On the subject of fiscal management and expenditure, the participating economists mentioned that the government has done a deft job on the fiscal side. It is expected that such prudence will continue as it is important to ensure macro-economic stability. According to economists, government has an opportunity to leverage additional resources from robust tax collections and Reserve Bank of India's dividend transfer. This fiscal headroom could be used to increase the spend on social sector schemes especially to support the rural economy. On capital expenditure, it was pointed out that the target could be increased but not much deviation was expected from Rs 11.1 trillion figure that was indicated in the interim budget for FY2025.
The survey participants indicated that the focus of the forthcoming budget could be on the following key priorities.
- Taxation reforms: The surveyed economists expected some reforms on the taxation side aimed at stimulating economic growth. Potential revisions in tax rates to boost disposable income and stimulate consumption, particularly for lower income brackets, is anticipated. Further, it was suggested that enhancing limits under Section 80C and similar provisions could encourage long-term savings and investment. Simplification of capital gains tax regime and a framework guiding towards streamlining of GST slabs are also expected.
- Employment generation and skill development: The participating economists indicated that the forthcoming budget is expected to introduce comprehensive measures to boost employment and enhance workforce capabilities. Announcement of an Employment-Linked Incentive Scheme, introduction of an urban counterpart of MGNREGA, increased investments in labour skilling programs and soft infrastructure, and implementation of targeted policies and support systems to increase female labour force participation were some of suggestions highlighted by the surveyed economists.
- Innovation: The Interim Budget announced earlier this year displayed a clear intention towards encouraging innovation and this is expected to continue. The participants expected further details and modalities on the R&D and innovation fund announced in Interim Budget for its effective utilization.
- Sustainable Development: The budget is expected to maintain focus on sustainable development. Incentives for electric vehicles (EVs) and green hydrogen production and energy transition support were the key asks from the participants.
- Agriculture: The agricultural sector is expected to receive much greater attention in the upcoming budget. The economists proposed creation of reform-linked incentives for states to implement agricultural reforms and improve efficiency; increased support for developing weather-resistant crops and implementing adaptive measures against climate effects; measures to improve storage infrastructure; and establishment of a price forecasting mechanism for non-MSP crops to strengthen the agri-supply chain are the other suggestions / expectations shared by the participants.

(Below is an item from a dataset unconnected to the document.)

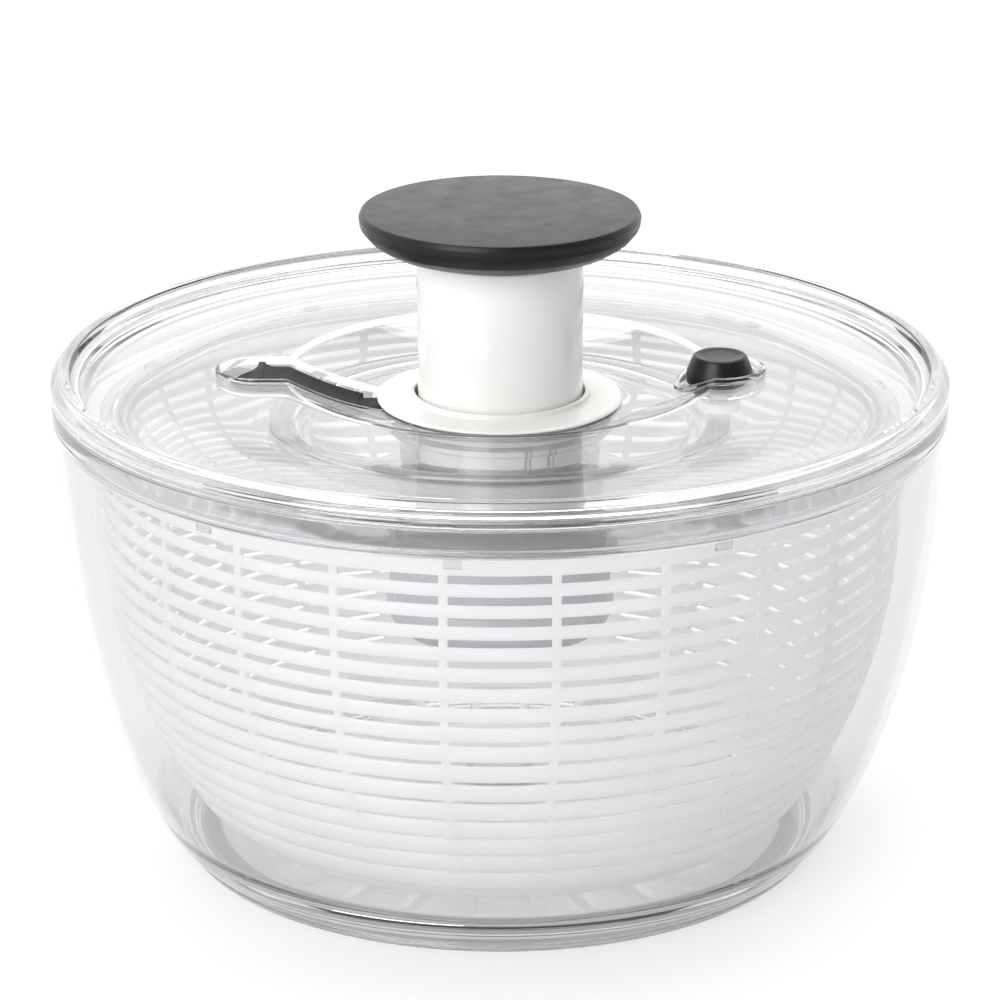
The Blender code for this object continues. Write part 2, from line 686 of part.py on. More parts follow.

- Manufacturing: The budget is also expected to keep the focus on creating a more conducive environment for industrial growth. Review of PLI Scheme to include more labour-intensive sectors and component manufacturing; creation of large SEZ-like clusters with liberal land and labour laws in the domestic tariff area; expediting labour law reforms to increase flexibility and competitiveness – were some of the key expectations.
- Housing: Introduction of interest subvention for middle-class housing schemes, potentially administered through agencies like the Housing and Urban Development Corporation Ltd (HUDCO) was a suggestion that came from some of the survey participants.
- MSMEs: Continuation of support for Micro, Small, and Medium Enterprises remains critical. The MSMEs need to grow in scale and size. Leveraging Account Aggregator framework for MSME lending and extended NPA Classification Period (increase from 90 to 180 days to provide financial breathing room) were two key suggestions made for the sector by the surveyed economists.
- Education and healthcare: Increased government spending on health and education sectors to build robust social infrastructure and support long-term economic growth were also listed as a priority by the economists.